__Problem requirements__: In the records below, begin at the line that has "before = set(bpy.data.objects)" and stop after the line that has "obj.data.transform(world)"; quote those lines verbatim and nothing more.

[Stored dataset items]
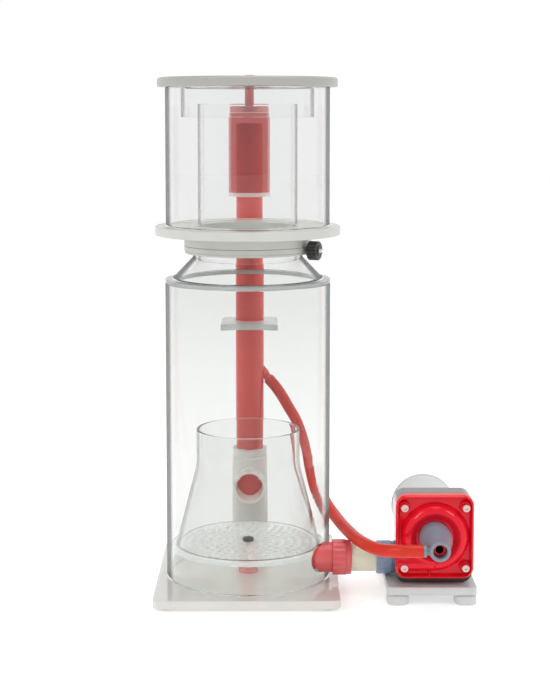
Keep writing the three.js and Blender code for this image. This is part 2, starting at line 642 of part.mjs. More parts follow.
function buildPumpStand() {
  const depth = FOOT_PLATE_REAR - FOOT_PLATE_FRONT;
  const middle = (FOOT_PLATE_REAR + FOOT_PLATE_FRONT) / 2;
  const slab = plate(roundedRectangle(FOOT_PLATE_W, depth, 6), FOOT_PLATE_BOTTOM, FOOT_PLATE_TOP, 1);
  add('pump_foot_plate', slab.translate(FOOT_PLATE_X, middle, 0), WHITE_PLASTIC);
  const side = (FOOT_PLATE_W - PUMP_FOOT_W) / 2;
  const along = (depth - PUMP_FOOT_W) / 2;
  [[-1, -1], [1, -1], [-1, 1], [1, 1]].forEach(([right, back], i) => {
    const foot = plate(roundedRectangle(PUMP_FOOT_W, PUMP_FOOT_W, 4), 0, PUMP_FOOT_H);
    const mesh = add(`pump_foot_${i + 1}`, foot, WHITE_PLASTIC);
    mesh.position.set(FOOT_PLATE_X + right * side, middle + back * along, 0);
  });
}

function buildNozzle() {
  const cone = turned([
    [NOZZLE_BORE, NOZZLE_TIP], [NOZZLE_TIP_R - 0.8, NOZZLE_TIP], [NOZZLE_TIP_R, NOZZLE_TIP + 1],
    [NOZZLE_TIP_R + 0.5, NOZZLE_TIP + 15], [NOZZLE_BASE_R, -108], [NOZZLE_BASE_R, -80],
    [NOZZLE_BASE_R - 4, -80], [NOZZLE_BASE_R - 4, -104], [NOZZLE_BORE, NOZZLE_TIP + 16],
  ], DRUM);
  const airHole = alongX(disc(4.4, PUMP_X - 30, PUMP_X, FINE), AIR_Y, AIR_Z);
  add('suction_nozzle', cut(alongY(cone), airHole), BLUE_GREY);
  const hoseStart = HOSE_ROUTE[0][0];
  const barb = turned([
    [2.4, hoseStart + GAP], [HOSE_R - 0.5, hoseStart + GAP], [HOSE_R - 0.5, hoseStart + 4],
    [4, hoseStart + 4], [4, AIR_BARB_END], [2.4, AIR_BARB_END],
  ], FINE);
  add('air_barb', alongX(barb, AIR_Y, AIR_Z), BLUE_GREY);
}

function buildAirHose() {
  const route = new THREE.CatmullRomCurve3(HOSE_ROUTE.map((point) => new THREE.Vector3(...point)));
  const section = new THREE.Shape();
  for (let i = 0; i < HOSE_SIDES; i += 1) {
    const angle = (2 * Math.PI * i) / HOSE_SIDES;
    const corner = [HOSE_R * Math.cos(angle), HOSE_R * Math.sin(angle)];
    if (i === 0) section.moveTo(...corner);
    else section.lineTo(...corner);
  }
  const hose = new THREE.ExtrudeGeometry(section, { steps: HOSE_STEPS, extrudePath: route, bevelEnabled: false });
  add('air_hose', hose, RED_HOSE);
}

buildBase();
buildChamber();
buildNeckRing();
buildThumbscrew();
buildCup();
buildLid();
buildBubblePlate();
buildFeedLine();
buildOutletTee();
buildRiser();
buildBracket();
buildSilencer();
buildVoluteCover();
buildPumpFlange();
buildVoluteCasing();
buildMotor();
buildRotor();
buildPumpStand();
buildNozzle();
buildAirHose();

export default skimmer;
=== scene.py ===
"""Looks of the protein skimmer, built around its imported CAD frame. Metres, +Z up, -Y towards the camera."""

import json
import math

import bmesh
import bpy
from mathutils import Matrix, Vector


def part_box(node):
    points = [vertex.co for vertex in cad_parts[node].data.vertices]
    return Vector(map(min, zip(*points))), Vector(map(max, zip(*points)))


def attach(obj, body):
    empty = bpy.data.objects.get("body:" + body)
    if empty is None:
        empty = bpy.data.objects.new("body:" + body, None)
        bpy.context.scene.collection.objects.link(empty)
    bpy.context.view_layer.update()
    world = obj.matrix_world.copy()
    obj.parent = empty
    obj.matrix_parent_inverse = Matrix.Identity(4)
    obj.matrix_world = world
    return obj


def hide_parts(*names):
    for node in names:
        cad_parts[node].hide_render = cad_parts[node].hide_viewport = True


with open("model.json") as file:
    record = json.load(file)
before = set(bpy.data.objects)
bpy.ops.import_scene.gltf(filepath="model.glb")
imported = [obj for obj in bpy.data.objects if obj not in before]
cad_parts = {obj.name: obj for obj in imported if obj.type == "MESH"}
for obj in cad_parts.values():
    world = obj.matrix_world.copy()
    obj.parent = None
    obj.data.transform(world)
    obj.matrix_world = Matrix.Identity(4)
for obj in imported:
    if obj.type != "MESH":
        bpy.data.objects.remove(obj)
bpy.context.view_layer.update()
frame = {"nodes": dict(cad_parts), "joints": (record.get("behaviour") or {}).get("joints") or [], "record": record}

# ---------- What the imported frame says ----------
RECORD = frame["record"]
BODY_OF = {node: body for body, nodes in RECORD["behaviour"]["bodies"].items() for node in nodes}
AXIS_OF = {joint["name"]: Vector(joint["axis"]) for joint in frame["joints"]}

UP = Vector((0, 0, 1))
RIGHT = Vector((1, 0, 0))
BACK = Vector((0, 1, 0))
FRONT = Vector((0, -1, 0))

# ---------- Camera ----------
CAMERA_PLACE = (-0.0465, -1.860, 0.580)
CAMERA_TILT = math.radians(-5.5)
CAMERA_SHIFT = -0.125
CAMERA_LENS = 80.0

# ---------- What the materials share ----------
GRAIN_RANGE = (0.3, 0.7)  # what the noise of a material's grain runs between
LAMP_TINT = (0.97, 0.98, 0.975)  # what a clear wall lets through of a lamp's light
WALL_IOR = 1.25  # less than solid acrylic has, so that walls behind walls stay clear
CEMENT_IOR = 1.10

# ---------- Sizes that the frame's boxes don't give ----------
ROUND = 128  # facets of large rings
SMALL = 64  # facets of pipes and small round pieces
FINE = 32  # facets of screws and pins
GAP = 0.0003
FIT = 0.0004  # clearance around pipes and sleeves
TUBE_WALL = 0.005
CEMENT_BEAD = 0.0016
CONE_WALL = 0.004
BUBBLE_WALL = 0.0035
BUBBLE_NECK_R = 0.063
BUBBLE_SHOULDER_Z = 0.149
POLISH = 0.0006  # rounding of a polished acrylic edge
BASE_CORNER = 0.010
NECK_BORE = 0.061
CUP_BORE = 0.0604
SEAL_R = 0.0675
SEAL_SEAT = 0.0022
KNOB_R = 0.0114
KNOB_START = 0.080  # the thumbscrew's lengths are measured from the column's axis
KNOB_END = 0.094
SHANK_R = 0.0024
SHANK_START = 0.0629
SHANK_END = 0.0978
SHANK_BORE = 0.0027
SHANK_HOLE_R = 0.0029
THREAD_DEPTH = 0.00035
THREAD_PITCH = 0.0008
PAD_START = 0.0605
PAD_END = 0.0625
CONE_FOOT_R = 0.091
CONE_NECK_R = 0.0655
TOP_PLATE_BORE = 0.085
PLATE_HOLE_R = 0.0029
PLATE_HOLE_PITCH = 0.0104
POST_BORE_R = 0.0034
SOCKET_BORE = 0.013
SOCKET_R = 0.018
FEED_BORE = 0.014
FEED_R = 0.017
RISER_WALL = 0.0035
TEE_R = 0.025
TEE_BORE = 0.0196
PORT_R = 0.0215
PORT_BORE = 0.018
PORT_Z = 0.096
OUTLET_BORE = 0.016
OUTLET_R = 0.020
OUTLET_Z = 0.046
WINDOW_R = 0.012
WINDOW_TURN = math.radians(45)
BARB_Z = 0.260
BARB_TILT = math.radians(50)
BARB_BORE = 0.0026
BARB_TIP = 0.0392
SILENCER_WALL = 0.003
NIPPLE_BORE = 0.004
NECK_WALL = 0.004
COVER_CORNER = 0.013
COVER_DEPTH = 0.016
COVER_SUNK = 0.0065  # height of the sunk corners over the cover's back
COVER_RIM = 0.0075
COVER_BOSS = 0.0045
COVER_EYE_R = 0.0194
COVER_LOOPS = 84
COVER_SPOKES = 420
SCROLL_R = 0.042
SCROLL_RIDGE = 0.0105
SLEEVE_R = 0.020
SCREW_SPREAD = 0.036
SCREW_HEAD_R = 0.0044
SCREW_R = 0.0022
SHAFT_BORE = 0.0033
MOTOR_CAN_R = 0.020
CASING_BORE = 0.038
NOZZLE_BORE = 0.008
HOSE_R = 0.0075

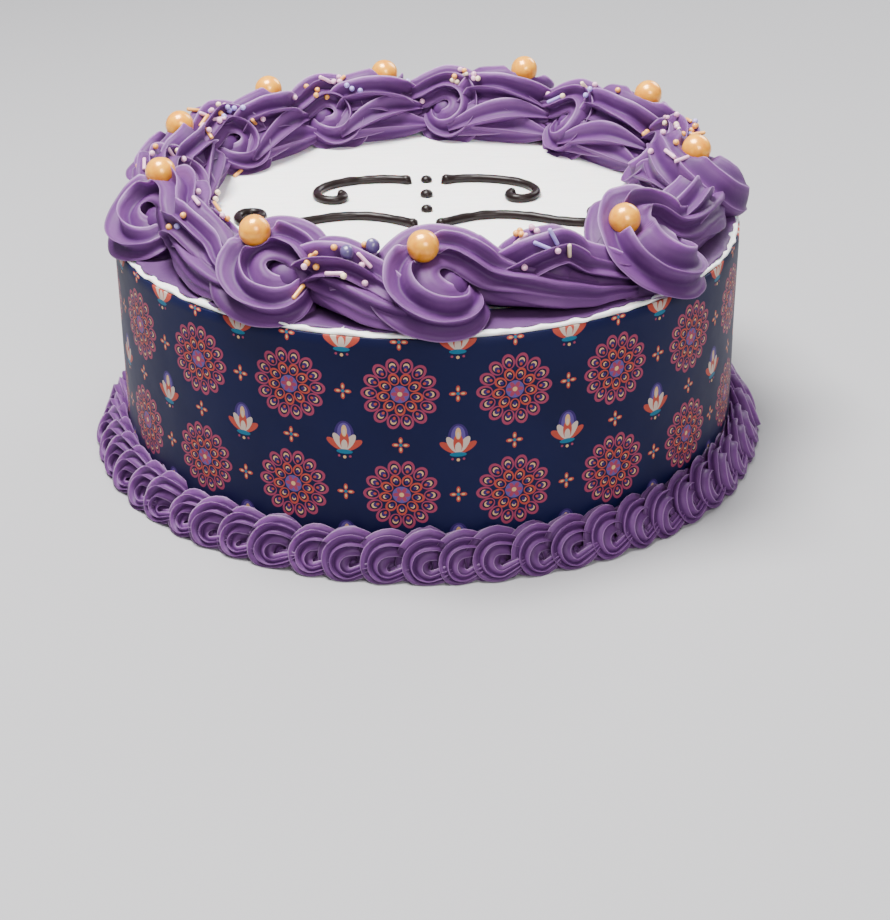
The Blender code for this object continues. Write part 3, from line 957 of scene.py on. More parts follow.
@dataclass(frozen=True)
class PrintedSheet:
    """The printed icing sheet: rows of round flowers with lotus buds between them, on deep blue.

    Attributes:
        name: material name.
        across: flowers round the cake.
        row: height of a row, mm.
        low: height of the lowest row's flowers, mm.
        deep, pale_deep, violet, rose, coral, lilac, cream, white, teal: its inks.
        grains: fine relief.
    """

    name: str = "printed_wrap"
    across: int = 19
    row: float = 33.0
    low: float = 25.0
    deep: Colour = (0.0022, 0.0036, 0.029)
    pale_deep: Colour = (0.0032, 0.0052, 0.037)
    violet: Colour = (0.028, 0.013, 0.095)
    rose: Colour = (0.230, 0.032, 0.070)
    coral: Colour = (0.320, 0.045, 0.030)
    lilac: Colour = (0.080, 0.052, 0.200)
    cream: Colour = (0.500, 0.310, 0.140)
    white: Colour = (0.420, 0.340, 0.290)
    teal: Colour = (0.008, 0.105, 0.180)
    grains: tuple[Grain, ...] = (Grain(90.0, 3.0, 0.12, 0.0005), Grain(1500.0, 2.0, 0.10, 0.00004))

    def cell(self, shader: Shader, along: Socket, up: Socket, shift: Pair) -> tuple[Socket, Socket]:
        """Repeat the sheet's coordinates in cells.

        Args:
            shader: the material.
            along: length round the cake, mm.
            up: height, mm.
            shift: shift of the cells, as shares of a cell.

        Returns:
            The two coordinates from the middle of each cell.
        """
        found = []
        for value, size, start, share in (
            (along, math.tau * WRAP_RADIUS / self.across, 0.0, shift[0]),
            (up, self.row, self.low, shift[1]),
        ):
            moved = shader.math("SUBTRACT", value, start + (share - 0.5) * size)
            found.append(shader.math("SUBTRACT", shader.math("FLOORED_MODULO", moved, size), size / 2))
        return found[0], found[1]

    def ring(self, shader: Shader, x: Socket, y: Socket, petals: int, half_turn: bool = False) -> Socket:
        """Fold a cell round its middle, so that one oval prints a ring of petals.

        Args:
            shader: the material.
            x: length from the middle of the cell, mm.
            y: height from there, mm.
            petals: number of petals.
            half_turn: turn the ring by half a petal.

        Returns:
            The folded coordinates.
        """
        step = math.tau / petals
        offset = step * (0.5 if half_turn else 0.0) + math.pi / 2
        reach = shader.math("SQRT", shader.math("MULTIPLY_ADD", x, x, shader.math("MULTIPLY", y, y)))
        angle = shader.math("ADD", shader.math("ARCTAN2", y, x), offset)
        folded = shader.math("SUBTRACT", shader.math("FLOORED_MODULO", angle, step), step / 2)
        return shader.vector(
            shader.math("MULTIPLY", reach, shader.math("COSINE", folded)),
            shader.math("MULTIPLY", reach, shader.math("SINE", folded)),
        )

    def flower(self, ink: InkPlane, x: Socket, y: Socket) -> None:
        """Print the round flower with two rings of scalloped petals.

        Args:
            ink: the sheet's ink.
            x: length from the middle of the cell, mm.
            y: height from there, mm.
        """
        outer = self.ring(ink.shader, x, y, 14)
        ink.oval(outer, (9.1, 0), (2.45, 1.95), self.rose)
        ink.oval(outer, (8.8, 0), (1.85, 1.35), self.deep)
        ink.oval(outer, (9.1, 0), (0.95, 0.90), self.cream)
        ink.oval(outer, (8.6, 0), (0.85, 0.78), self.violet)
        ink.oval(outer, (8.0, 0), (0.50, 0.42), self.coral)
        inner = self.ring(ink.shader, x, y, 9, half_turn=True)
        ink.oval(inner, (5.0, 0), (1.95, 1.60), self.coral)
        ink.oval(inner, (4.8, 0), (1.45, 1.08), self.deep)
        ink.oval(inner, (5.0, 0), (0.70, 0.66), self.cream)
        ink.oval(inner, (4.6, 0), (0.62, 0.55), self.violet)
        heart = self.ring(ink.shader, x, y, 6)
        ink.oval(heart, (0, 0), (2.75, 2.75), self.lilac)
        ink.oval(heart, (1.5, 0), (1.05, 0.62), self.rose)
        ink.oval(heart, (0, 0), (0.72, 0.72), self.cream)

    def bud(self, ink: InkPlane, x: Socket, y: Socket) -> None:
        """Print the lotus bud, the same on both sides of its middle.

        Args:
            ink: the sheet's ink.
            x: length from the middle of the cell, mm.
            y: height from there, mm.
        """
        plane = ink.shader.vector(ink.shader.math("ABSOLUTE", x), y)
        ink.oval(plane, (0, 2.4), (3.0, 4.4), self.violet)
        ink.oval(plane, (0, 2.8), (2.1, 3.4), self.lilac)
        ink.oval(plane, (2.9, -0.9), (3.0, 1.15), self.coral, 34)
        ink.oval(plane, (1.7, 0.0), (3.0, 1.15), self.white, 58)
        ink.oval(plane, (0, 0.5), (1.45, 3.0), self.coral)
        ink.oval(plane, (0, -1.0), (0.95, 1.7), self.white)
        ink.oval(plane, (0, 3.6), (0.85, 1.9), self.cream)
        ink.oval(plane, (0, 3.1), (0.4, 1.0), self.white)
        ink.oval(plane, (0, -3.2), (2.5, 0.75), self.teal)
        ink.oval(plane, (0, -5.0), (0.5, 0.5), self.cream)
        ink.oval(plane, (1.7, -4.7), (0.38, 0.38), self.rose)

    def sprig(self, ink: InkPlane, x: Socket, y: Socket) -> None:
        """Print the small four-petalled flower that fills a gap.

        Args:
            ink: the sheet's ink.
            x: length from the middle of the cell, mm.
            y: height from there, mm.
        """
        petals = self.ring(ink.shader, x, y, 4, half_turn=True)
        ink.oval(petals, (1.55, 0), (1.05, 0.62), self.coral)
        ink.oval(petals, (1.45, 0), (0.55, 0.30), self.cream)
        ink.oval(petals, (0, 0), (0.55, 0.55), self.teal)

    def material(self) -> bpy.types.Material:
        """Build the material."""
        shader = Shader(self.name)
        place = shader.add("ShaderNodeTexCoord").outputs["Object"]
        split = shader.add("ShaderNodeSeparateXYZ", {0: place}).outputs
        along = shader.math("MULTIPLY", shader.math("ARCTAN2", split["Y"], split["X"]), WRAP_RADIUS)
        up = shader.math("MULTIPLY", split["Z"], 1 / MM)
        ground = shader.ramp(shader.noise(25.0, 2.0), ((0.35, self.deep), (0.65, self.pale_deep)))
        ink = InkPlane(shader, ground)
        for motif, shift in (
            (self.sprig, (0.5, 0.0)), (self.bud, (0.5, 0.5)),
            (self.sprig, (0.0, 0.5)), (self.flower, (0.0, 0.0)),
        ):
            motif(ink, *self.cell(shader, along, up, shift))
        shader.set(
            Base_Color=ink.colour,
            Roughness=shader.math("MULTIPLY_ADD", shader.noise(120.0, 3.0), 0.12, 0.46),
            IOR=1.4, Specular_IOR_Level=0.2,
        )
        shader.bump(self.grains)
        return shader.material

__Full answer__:
before = set(bpy.data.objects)
bpy.ops.import_scene.gltf(filepath="model.glb")
imported = [obj for obj in bpy.data.objects if obj not in before]
cad_parts = {obj.name: obj for obj in imported if obj.type == "MESH"}
for obj in cad_parts.values():
    world = obj.matrix_world.copy()
    obj.parent = None
    obj.data.transform(world)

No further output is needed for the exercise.